Whilst in the area with the Trec1000 team, we were invited to the Moholoholo Wildlife Rehabilitation Centre where we were guided through the history of the various animals that have found their way here for sanctuary. Many have been been abandoned, injured and poisoned – some irresponsibly hand reared until it was no longer safe to keep them.
Moholoholo is highly regarded for its wildlife education in South Africa and they work passionately to rescue and save animals, where possible releasing them back into the wild. It was very uplifting to spend an afternoon here learning more from the people involved.
Among the local ‘residents’ we met were wild dogs, or painted dogs as they are fondly called. I do confess that it was hard to see these beauties behind fences.
These lions below were hand-raised by a local farmer and are now destined to a life in captivity. Its very difficult to reintroduce lions back into the wild once they have been habituated. They prove a greater danger to people, given their lack of fear. Its a problem, and time that we learned not to take a lion cub home to cuddle, no matter how tempting it may be. Its condemning them to a life of lost freedom.
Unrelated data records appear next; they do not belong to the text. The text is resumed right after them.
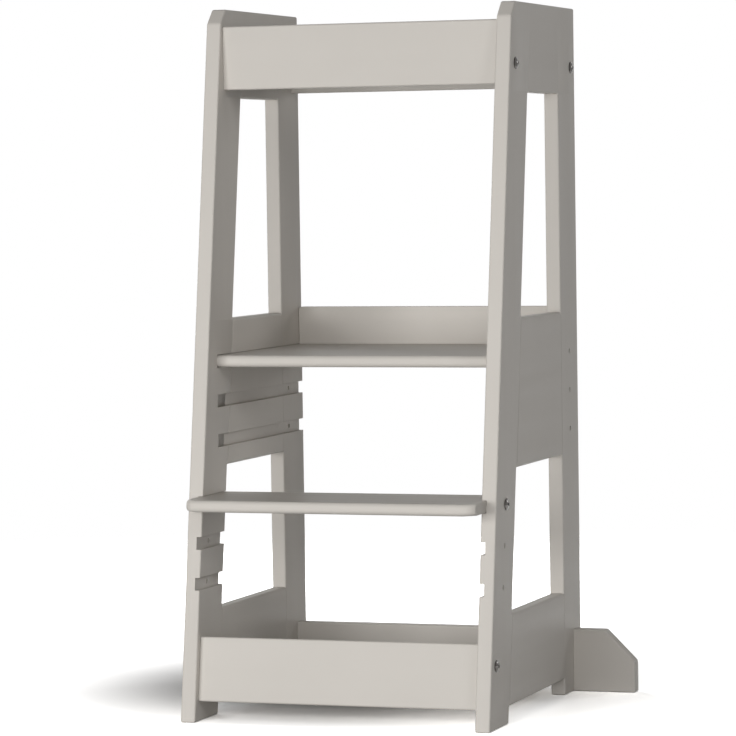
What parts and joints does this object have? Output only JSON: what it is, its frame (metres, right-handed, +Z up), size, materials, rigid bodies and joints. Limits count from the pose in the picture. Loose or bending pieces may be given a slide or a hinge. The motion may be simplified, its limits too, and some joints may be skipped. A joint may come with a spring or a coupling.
{
  "type": "learning tower",
  "caption": "Child's learning tower: raked side frames tied by rails, a standing platform with a rear guard that draws out backwards, a bolted step and outrigger feet.",
  "frame": {"origin": "floor level, in the middle of the whole tower's width and depth, the step and the outriggers included", "axes": "+Z up; -Y towards the climbing side, where the step is; +X to the right of someone who faces the step"},
  "size_m": [0.574, 0.435, 0.9],
  "materials": {
    "lacquer": "opaque satin lacquer, warm light grey, over solid wood boards",
    "shelf_lacquer": "the same lacquer with a slightly glossier coat on the platform and the step",
    "bolt_steel": "bright nickel-plated furniture bolts",
    "zinc": "zinc-plated barrel nuts, studs and screws",
    "beech": "raw beech dowels"
  },
  "bodies": {
    "tower_frame": {"front_leg_left": "lacquer", "back_leg_left": "lacquer", "top_panel_left": "lacquer", "mid_panel_left": "lacquer", "bottom_panel_left": "lacquer", "outrigger_left": "lacquer", "front_leg_right": "lacquer", "back_leg_right": "lacquer", "top_panel_right": "lacquer", "mid_panel_right": "lacquer", "bottom_panel_right": "lacquer", "outrigger_right": "lacquer", "top_rail_front": "lacquer", "top_rail_back": "lacquer", "bottom_rail_front": "lacquer", "bottom_rail_back": "lacquer", "step": "shelf_lacquer", "bolt_top_front_left": "bolt_steel", "bolt_top_back_left": "bolt_steel", "bolt_bottom_front_left": "bolt_steel", "bolt_step_left": "bolt_steel", "bolt_top_front_right": "bolt_steel", "bolt_top_back_right": "bolt_steel", "bolt_bottom_front_right": "bolt_steel", "bolt_step_right": "bolt_steel", "barrel_nut_top_front_left": "zinc", "barrel_nut_top_back_left": "zinc", "barrel_nut_bottom_front_left": "zinc", "barrel_nut_bottom_back_left": "zinc", "barrel_nut_outrigger_left": "zinc", "barrel_nut_step_left": "zinc", "barrel_nut_top_front_right": "zinc", "barrel_nut_top_back_right": "zinc", "barrel_nut_bottom_front_right": "zinc", "barrel_nut_bottom_back_right": "zinc", "barrel_nut_outrigger_right": "zinc", "barrel_nut_step_right": "zinc", "dowel_top_front_left": "beech", "dowel_top_back_left": "beech", "dowel_bottom_front_left": "beech", "dowel_top_front_right": "beech", "dowel_top_back_right": "beech", "dowel_bottom_front_right": "beech", "outrigger_dowel_left": "beech", "outrigger_dowel_right": "beech", "outrigger_stud_left": "zinc", "outrigger_stud_right": "zinc"},
    "standing_platform": {"platform": "shelf_lacquer", "platform_guard": "lacquer", "guard_screw_1": "zinc", "guard_screw_2": "zinc", "guard_screw_3": "zinc"}
  },
  "joints": [
    {"name": "platform_slide", "type": "slide", "parent": "tower_frame", "child": "standing_platform", "axis": [0, 1, 0], "range_m": [0, 0.3]}
  ]
}
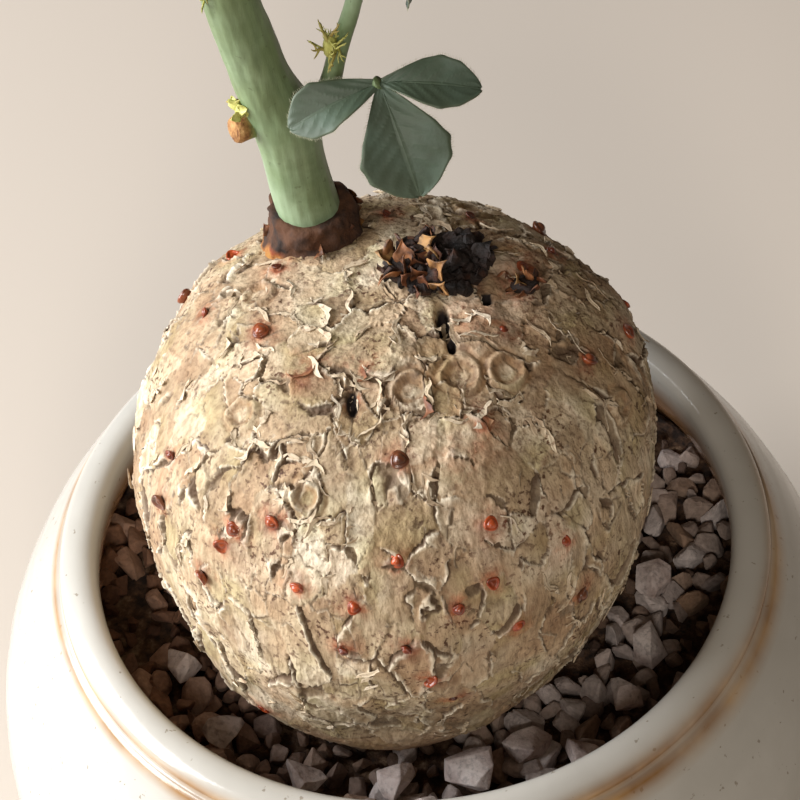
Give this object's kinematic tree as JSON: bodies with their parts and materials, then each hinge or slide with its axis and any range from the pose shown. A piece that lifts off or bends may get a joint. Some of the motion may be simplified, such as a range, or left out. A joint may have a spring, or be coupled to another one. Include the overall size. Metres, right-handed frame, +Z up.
{
  "type": "potted jatropha",
  "caption": "Round flaking caudex with a green stem, a side shoot and three-part leaves, bedded in gravel in a rounded white glazed pot.",
  "frame": {"origin": "centre of the pot's foot ring, on the surface it stands on", "axes": "+Z up; the side shoot and the low leaf are towards +X of the main stem, and the stem stands behind the caudex's crown, towards +Y"},
  "size_m": [0.112, 0.112, 0.2028],
  "materials": {
    "glaze": "glossy off-white stoneware glaze, breaking to tan at the lip",
    "screen_plastic": "matt dark green plastic mesh",
    "pumice": "rough, porous",
    "soil": "gritty, matt, dark brown",
    "gravel": "fine angular gravel, brown and grey",
    "pale_stone": "pale grey-pink angular stones, matt",
    "bark": "papery beige bark, flaking in raised plates",
    "dead_wood": "dark, crusty, dried",
    "cork": "corky, brown with ochre patches",
    "stem_skin": "smooth green skin under a pale waxy bloom",
    "leaf_skin": "blue-green, waxy, satin",
    "scar": "dry tan cut face",
    "bud_skin": "yellow-green, drying brown at the tips"
  },
  "bodies": {
    "root": {"pot": "glaze", "drain_screen": "screen_plastic", "drainage_stones": "pumice", "caudex": "bark", "potting_mix": "soil", "gravel_bed": "gravel", "main_stem": "stem_skin", "side_shoot": "stem_skin", "stem_collar": "cork", "dead_crown": "dead_wood", "crown_scab": "dead_wood", "cut_petiole": "scar", "axillary_bud": "bud_skin", "stipules_shoot": "bud_skin", "stipules_stem": "bud_skin", "stem_tip_bud": "bud_skin", "shoot_tip_bud": "bud_skin", "leaf_low": "leaf_skin", "leaf_shoot_front": "leaf_skin", "leaf_shoot_back": "leaf_skin", "leaf_stem_left": "leaf_skin", "leaf_stem_right": "leaf_skin", "leaf_stem_back": "leaf_skin", "stone_01": "pale_stone", "stone_02": "pale_stone", "stone_03": "pale_stone", "stone_04": "pale_stone", "stone_05": "pale_stone", "stone_06": "pale_stone", "stone_07": "pale_stone", "stone_08": "pale_stone", "stone_09": "pale_stone", "stone_10": "pale_stone", "stone_11": "pale_stone", "stone_12": "pale_stone", "stone_13": "pale_stone", "stone_14": "pale_stone", "stone_15": "pale_stone", "stone_16": "pale_stone", "stone_17": "pale_stone", "stone_18": "pale_stone", "stone_19": "pale_stone"}
  },
  "joints": []
}
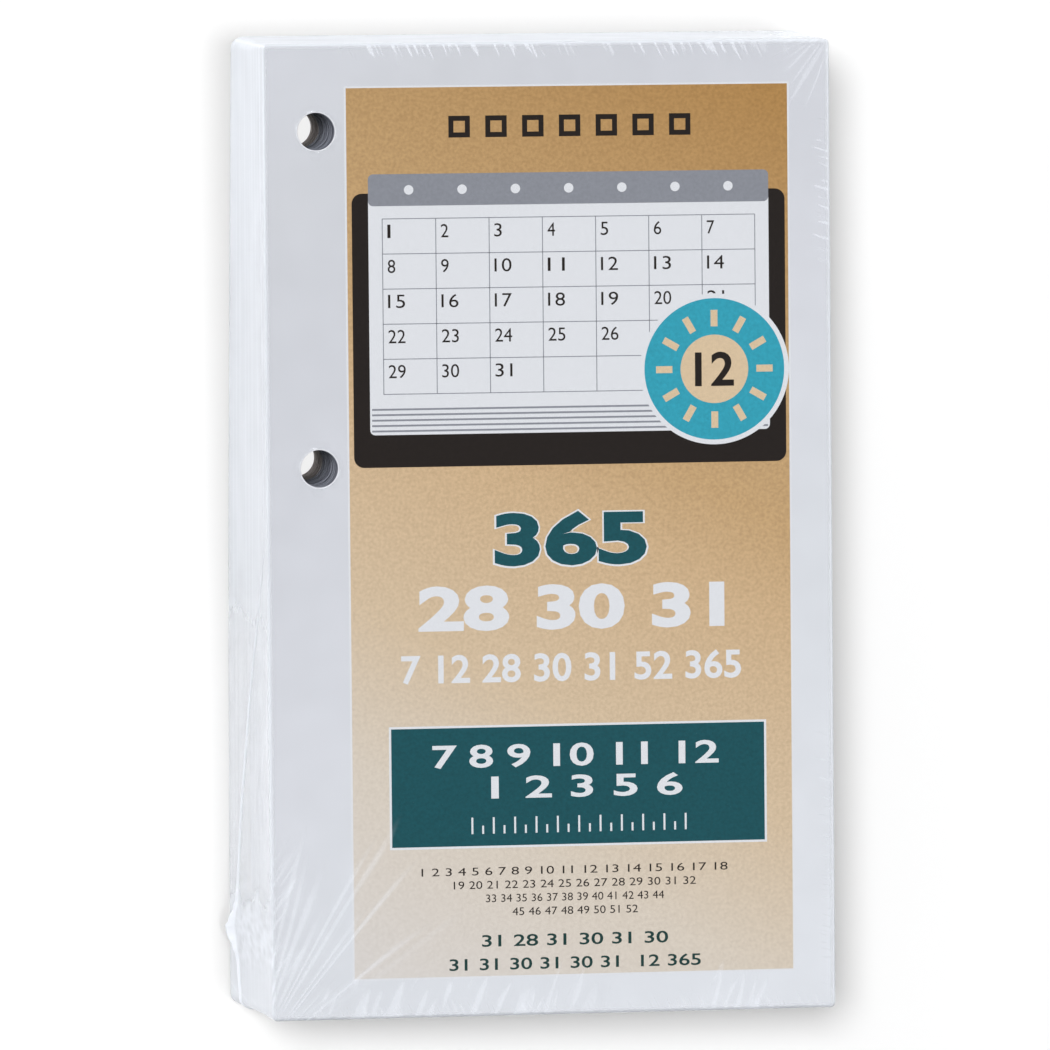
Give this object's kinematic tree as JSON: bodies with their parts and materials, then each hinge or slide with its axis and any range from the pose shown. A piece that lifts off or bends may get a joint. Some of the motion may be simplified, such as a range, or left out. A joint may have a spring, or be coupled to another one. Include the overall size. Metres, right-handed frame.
{
  "type": "calendar refill pack",
  "caption": "Shrink-wrapped pack of loose page-a-day calendar sheets under a printed cover sheet, punched with two holes for a ringed desk stand.",
  "frame": {"origin": "on the underside of the film, below the middle of the sheets", "axes": "+Y along the long side towards the top of the page, +Z out of the cover, +X to the page's right"},
  "size_m": [0.0946, 0.1554, 0.0317],
  "materials": {
    "film": "clear glossy shrink film with fine wrinkles",
    "cover_paper": "smooth white offset paper, printed",
    "page_paper": "uncoated white paper"
  },
  "bodies": {
    "root": {"shrink_film": "film", "cover_sheet": "cover_paper", "week_01_sheets": "page_paper", "week_02_sheets": "page_paper", "week_03_sheets": "page_paper", "week_04_sheets": "page_paper", "week_05_sheets": "page_paper", "week_06_sheets": "page_paper", "week_07_sheets": "page_paper", "week_08_sheets": "page_paper", "week_09_sheets": "page_paper", "week_10_sheets": "page_paper", "week_11_sheets": "page_paper", "week_12_sheets": "page_paper", "week_13_sheets": "page_paper", "week_14_sheets": "page_paper", "week_15_sheets": "page_paper", "week_16_sheets": "page_paper", "week_17_sheets": "page_paper", "week_18_sheets": "page_paper", "week_19_sheets": "page_paper", "week_20_sheets": "page_paper", "week_21_sheets": "page_paper", "week_22_sheets": "page_paper", "week_23_sheets": "page_paper", "week_24_sheets": "page_paper", "week_25_sheets": "page_paper", "week_26_sheets": "page_paper", "week_27_sheets": "page_paper", "week_28_sheets": "page_paper", "week_29_sheets": "page_paper", "week_30_sheets": "page_paper", "week_31_sheets": "page_paper", "week_32_sheets": "page_paper", "week_33_sheets": "page_paper", "week_34_sheets": "page_paper", "week_35_sheets": "page_paper", "week_36_sheets": "page_paper", "week_37_sheets": "page_paper", "week_38_sheets": "page_paper", "week_39_sheets": "page_paper", "week_40_sheets": "page_paper", "week_41_sheets": "page_paper", "week_42_sheets": "page_paper", "week_43_sheets": "page_paper", "week_44_sheets": "page_paper", "week_45_sheets": "page_paper", "week_46_sheets": "page_paper", "week_47_sheets": "page_paper", "week_48_sheets": "page_paper", "week_49_sheets": "page_paper", "week_50_sheets": "page_paper", "week_51_sheets": "page_paper", "week_52_sheets": "page_paper", "day_365_sheet": "page_paper"}
  },
  "joints": []
}
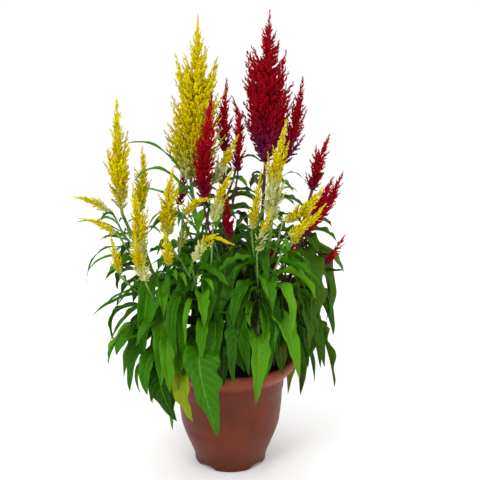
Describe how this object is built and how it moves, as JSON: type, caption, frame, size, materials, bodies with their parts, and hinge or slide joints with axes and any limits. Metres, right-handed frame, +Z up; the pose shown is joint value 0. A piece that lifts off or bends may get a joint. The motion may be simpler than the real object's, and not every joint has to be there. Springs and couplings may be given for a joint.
{
  "type": "potted plume celosia",
  "caption": "Bushy celosia plants with upright feathery flower plumes and drooping pointed leaves, growing in soil in a round tapered plastic flowerpot with a rolled rim and notched feet.",
  "frame": {"origin": "centre of the pot's flat underside, on the surface that the pot stands on", "axes": "+Z up along the pot's axis, -Y towards the side that the picture shows, +X to that side's right"},
  "size_m": [0.406, 0.2837, 0.708],
  "materials": {
    "pot_plastic": "semi-matte red-brown moulded plastic",
    "potting_soil": "rough dark peat soil",
    "green_leaves": "satin green leaf and stem",
    "olive_leaves": "satin olive-green leaf and maroon-tinged stem",
    "yellow_florets": "soft chaffy yellow florets",
    "red_florets": "soft chaffy crimson florets"
  },
  "bodies": {
    "root": {"leafy_stem_back_red": "olive_leaves", "leafy_stem_front_yellow": "green_leaves", "leafy_stem_left_yellow": "green_leaves", "leafy_stem_middle_red": "olive_leaves", "leafy_stem_middle_yellow": "green_leaves", "leafy_stem_right_red": "olive_leaves", "leafy_stem_right_yellow": "green_leaves", "plume_red_far_right": "red_florets", "plume_red_inner": "red_florets", "plume_red_left_back": "red_florets", "plume_red_middle_back": "red_florets", "plume_red_middle_low": "red_florets", "plume_red_middle_small": "red_florets", "plume_red_middle_tall": "red_florets", "plume_red_right_front": "red_florets", "plume_red_right_low": "red_florets", "plume_red_right_middle": "red_florets", "plume_red_right_outer": "red_florets", "plume_red_right_small": "red_florets", "plume_red_right_tall": "red_florets", "plume_red_right_upper": "red_florets", "plume_red_tall": "red_florets", "plume_yellow_front_arching": "yellow_florets", "plume_yellow_front_inner": "yellow_florets", "plume_yellow_front_level": "yellow_florets", "plume_yellow_front_low": "yellow_florets", "plume_yellow_front_slender": "yellow_florets", "plume_yellow_front_tall": "yellow_florets", "plume_yellow_left_front": "yellow_florets", "plume_yellow_left_inner": "yellow_florets", "plume_yellow_left_low": "yellow_florets", "plume_yellow_left_reaching": "yellow_florets", "plume_yellow_left_small": "yellow_florets", "plume_yellow_left_spreading": "yellow_florets", "plume_yellow_left_tall": "yellow_florets", "plume_yellow_right_low": "yellow_florets", "plume_yellow_right_reaching": "yellow_florets", "plume_yellow_right_slender": "yellow_florets", "plume_yellow_right_small": "yellow_florets", "plume_yellow_right_spreading": "yellow_florets", "plume_yellow_right_tall": "yellow_florets", "plume_yellow_slender": "yellow_florets", "plume_yellow_tall": "yellow_florets", "pot": "pot_plastic", "soil": "potting_soil"}
  },
  "joints": []
}
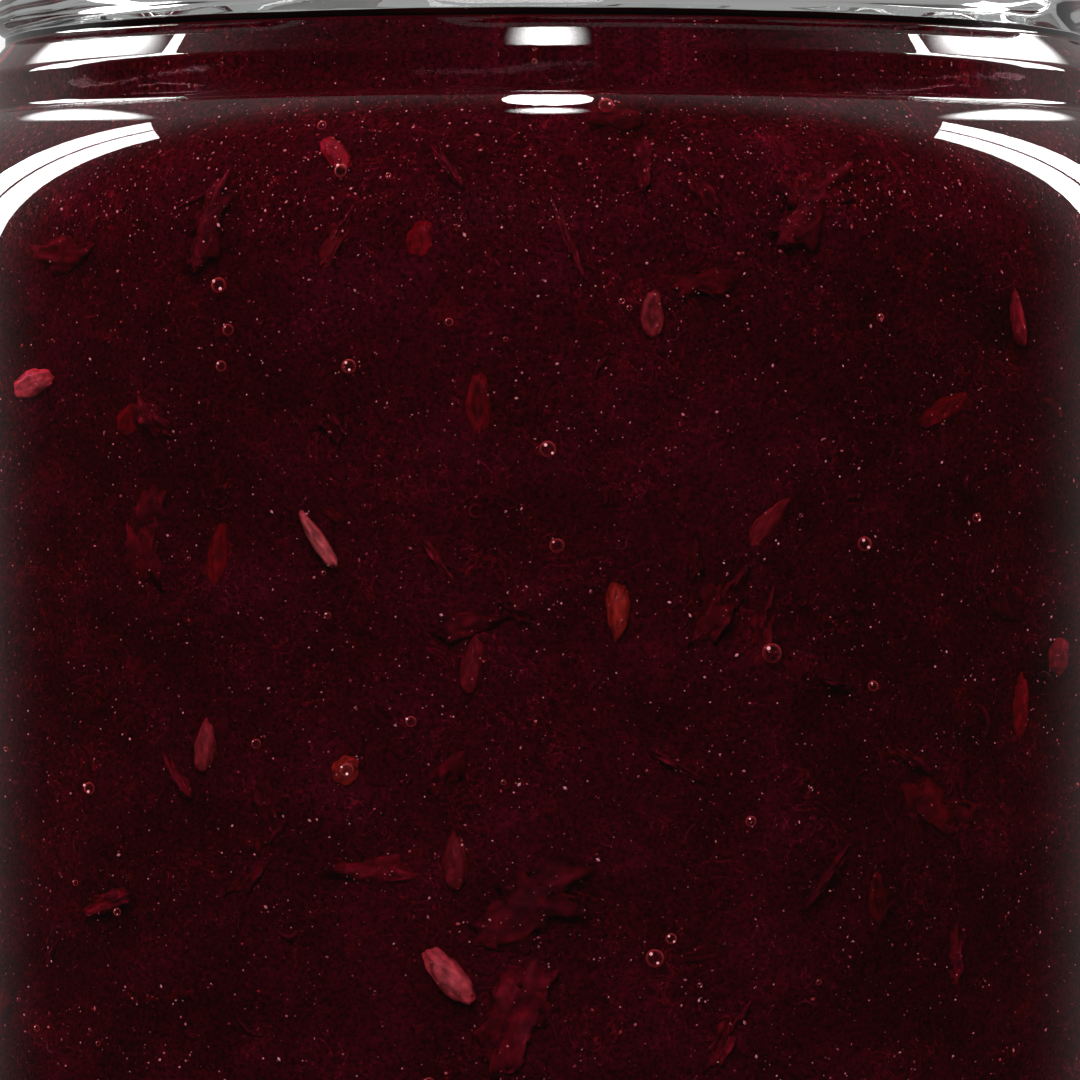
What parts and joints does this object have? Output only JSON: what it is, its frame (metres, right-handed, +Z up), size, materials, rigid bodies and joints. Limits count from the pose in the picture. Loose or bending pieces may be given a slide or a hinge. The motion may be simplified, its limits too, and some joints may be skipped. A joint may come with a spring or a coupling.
{
  "type": "jam jar",
  "caption": "Open clear glass jar with a rounded shoulder and a lug-thread neck, filled with dark red seedy fruit jam up to just under the thread.",
  "frame": {"origin": "centre of the foot, on the surface that the jar stands on", "axes": "+Z up along the jar's axis, -Y towards the viewer"},
  "size_m": [0.075, 0.075, 0.113],
  "materials": {
    "glass": "clear, smooth, slightly wavy inside",
    "jam": "glossy, dark, clear jelly with pulp",
    "seed": "wet, faintly ridged",
    "pulp": "wet, soft, fibrous",
    "bubble": "clear, bright at its rim",
    "speck": "fine pale specks"
  },
  "bodies": {
    "root": {"jar": "glass", "jam": "jam"}
  },
  "joints": []
}
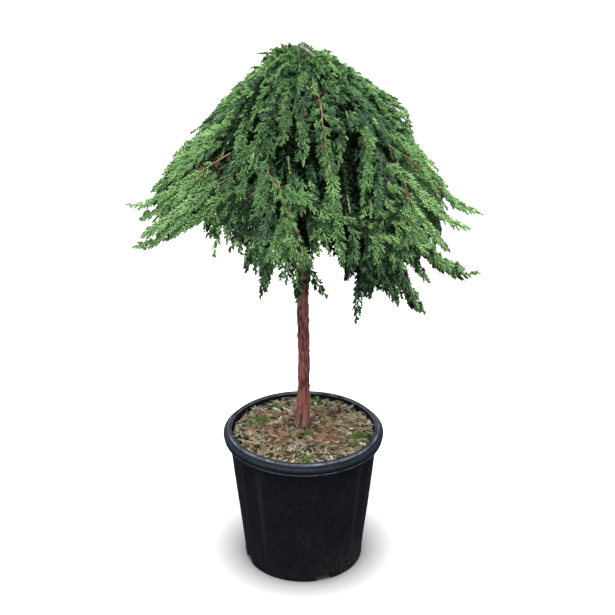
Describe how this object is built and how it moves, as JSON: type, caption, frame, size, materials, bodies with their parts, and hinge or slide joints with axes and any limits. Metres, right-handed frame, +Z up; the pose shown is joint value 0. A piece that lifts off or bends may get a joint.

Our guide feeding the male lion through the fence, I badly wanted to do the same but its not really recommended. I’m told.
Pretty clear. Although I can’t help but feel that the other side of the sign should read “Beware of Humans” for the Lions and Leopards.
There was a young female giraffe Melman, followed us around.
Honeybadger, seriously interesting little guys. This one is called Stoffel.
Further complexities surrounding game lodge management, adding a further dimension to all that we were learning. They offer Volunteer programs, Tracking Courses and Junior Wildlife training among other things.